Видит: за столиком, в смокинге, в петлице бутоньерка, сидит покойный Герасим Николаевич, и с ним какие-то две француженки, причем последние прямо от хохоту давятся. А перед ними на столе в вазе со льдом бутылка шампанского и кой-что из фруктов.

Плисов прямо покачнулся у притолоки. «Не может быть! – думает, – мне показалось. Не может Герасим Николаевич быть здесь и хохотать. Он может быть только в одном месте, на Ново-Девичьем!»

Стоит, вытаращив глаза на этого, жутко похожего на покойника, а тот поднимается, причем лицо его выразило сперва какую-то как бы тревогу, Плисову даже показалось, что он как бы недоволен его появлением, но потом выяснилось, что Герасим Николаевич просто изумился. И тут же шепнул Герасим Николаевич, а это был именно он, что-то своим француженкам, и те исчезли внезапно.

Очнулся Плисов лишь тогда, когда Герасим Николаевич облобызал его. И тут же все разъяснилось. Плисов только вскрикивал: «Да ну!» – слушая Герасима Николаевича. Ну и действительно, чудеса.

Привезли Герасима Николаевича в Альпы эти самые в таком виде, что Кли покачал головой и сказал только: «Гм...» Ну, положили Герасима Николаевича на эту веранду. Впрыснули этот препарат. Кислородную подушку. Вначале больному стало хуже, и хуже настолько, что, как потом признались Герасиму Николаевичу, у Кли насчет насчёт завтрашнего дня появились самые неприятные предположения. Ибо сердце сдало. Однако завтрашний день прошел благополучно. Повторили впрыскивание. Послезавтрашний день еще лучше. А дальше – прямо не верится. Герасим Николаевич сел на кушетке, а потом говорит: «Дай-ка я пройдусь». Не только у ассистентов, но у самого Кли глаза стали круглые. Коротко говоря, через день еще Герасим Николаевич ходил по веранде, лицо порозовело, появился аппетит... температура 36,8, пульс нормальный, болей нету и следа.

Герасим Николаевич рассказывал, что на него ходили смотреть из окрестных селений.
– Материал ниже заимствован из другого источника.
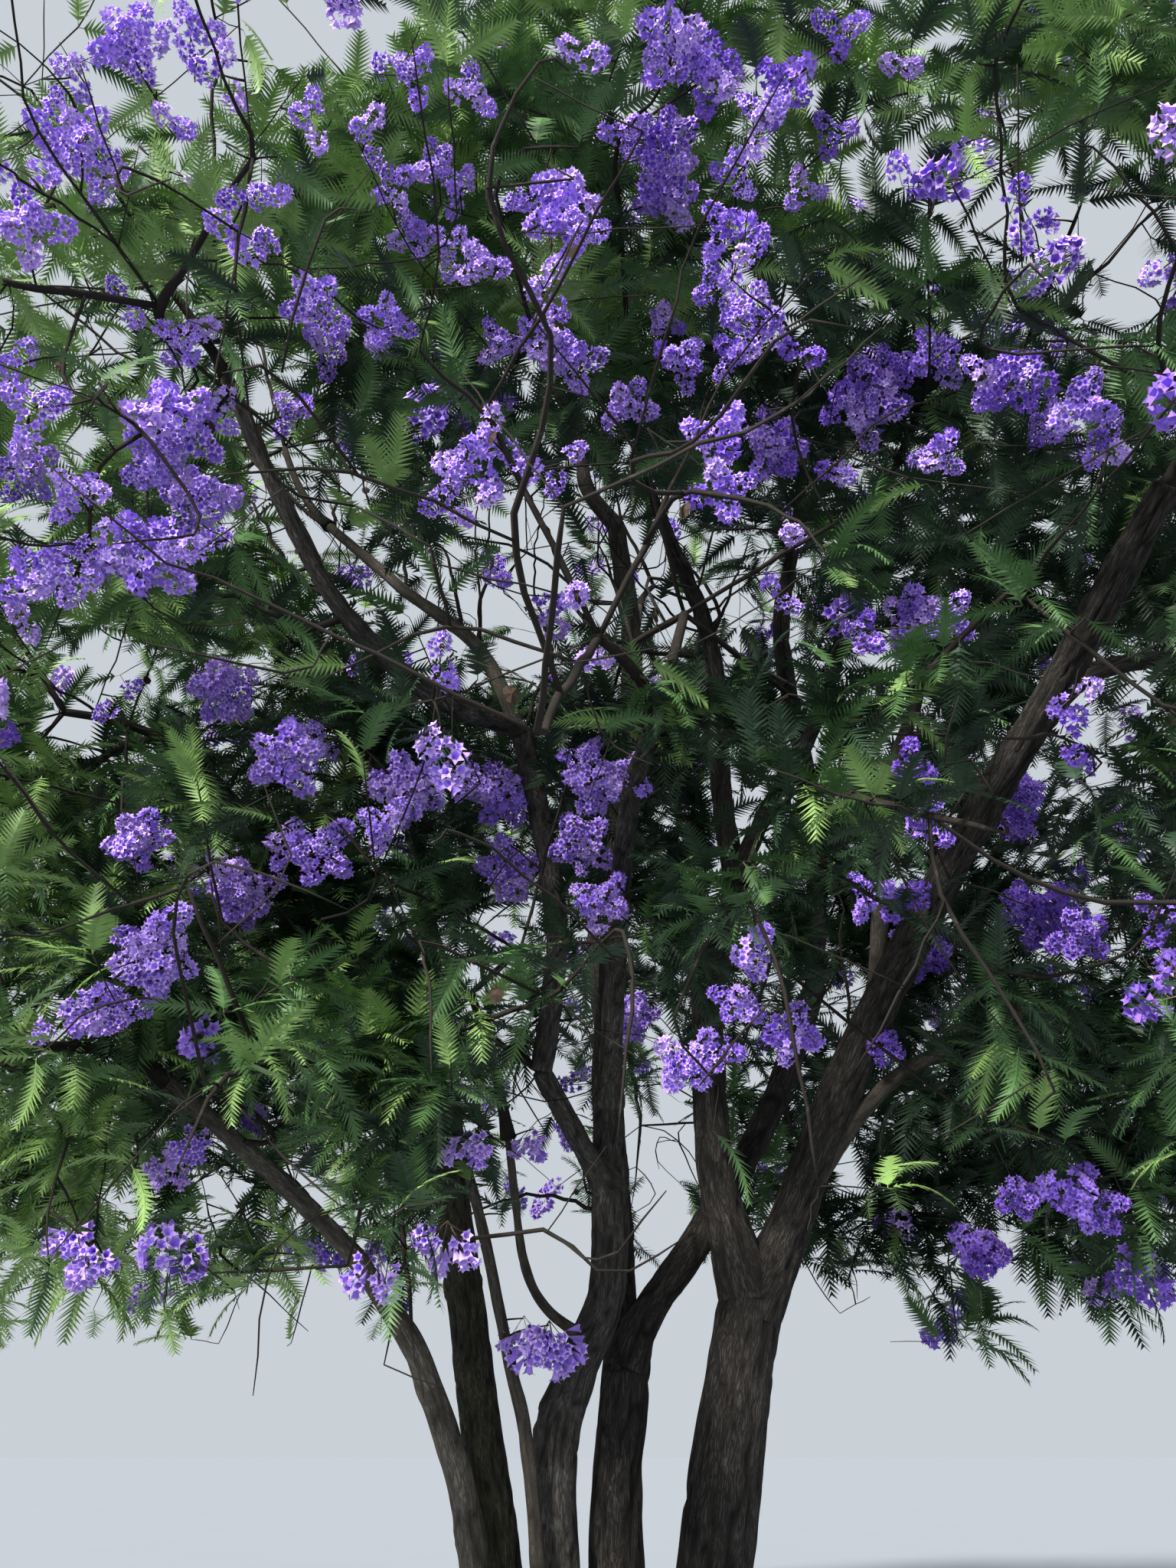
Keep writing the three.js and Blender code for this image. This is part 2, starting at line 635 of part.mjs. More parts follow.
// A mass of foliage: its stem, cut clear of the bough and of other stems, its twigs and their sprays.
function foliageSolid(mass) {
  const numbers = seededNumbers(SEED * mass.seed);
  const knots = growTwigs(mass, spraySites(mass, numbers));
  const from = TIP_GAP / mass.curve.getLength();
  const stemShape = { from, sides: STEM_SIDES, rings: STEM_KNOTS };
  let stem = taperingBar(mass.curve, mass.radiusAt, stemShape);
  for (const limb of inflatedLimbs) stem = stem.subtract(limb);
  inflatedLimbs.push(taperingBar(mass.curve, mass.radiusAt, { ...stemShape, grow: GAP }));
  const strands = strandsOf(knots).flatMap((strand) => strandSolids(mass, strand, numbers));
  return mainBody(union([mainBody(stem), ...strands]));
}

const tree = new THREE.Group();
const stems = [...limbs.values()].filter((limb) => !limb.on);
tree.add(meshOf('root_crown', rootCrown(stems), barkMaterial(STUMP_PROFILE[1][0])));
for (const limb of limbs.values()) {
  tree.add(meshOf(limb.name, limbSolid(limb), barkMaterial(limb.radius[0])));
}
for (const mass of masses) {
  tree.add(meshOf(mass.name, foliageSolid(mass), foliageMaterial(mass.bloom)));
}

export default tree;
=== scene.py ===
# %% [markdown]
# # A jacaranda in full bloom
#
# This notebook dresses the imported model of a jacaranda: a clump of stems from one root crown,
# boughs that fork and wander, and an airy crown of fern-like leaves and lilac flowers.
# It goes as the tree does: limbs and their bark first, then the twigs that grow on from them,
# then leaves, flowers and pods at the twigs' ends, and at last the light.
#
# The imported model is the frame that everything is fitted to. It is loaded first, and its box
# is kept, because the dressed tree may not grow out of it.

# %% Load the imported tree
import json
import math

import bpy
import numpy as np
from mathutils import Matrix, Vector, noise

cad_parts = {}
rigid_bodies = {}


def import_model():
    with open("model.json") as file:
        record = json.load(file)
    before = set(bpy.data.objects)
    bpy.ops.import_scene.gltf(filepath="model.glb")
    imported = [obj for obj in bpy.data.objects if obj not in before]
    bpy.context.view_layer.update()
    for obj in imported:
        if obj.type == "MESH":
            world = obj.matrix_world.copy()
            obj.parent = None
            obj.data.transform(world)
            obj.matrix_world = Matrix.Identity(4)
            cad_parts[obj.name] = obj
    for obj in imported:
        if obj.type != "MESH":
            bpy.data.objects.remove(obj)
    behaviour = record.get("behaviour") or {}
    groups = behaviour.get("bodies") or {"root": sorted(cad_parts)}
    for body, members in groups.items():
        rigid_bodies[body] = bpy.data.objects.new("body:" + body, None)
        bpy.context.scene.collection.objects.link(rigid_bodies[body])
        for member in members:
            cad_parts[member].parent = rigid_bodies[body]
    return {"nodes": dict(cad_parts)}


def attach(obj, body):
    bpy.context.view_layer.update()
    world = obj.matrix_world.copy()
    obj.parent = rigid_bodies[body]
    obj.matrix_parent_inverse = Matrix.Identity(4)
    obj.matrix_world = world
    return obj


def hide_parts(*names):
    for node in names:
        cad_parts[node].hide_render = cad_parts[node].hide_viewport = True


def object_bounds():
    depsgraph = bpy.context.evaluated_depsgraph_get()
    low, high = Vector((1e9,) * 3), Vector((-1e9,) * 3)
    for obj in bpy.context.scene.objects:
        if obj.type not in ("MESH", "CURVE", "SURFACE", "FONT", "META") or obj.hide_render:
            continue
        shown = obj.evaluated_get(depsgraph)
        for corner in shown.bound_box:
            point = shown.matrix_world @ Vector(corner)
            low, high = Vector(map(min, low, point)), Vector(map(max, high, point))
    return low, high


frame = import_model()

CAD_BOX = [list(corner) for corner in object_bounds()]
print("packed nodes:", len(frame["nodes"]), "box:", CAD_BOX)

# %% [markdown]
# ## The viewer
#
# The tree is seen from the path in front of it, looking up into the crown, so the view is
# set before anything else: whatever shows from here gets the most care. The camera stands at
# head height and is tipped up. Its lens follows from how wide the stems look at their distance.
# A small function tells where a point of the tree falls in the picture, for later use.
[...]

Врачи приезжали из городов, Кли доклад делал, кричал, что такие случаи бывают раз в тысячу лет. Хотели портрет Герасима Николаевича поместить в медицинских журналах, но он наотрез отказался – «не люблю шумихи!».

Кли же тем временем говорит Герасиму Николаевичу, что делать ему больше в Альпах нечего и что он посылает Герасима Николаевича в Париж для того, чтобы он там отдохнул от пережитых потрясений. Ну вот Герасим Николаевич и оказался в Париже. А француженки, – объяснил Герасим Николаевич, – это двое молодых местных парижских начинающих врачей, которые собирались о нем писать статью. Вот-с какие дела.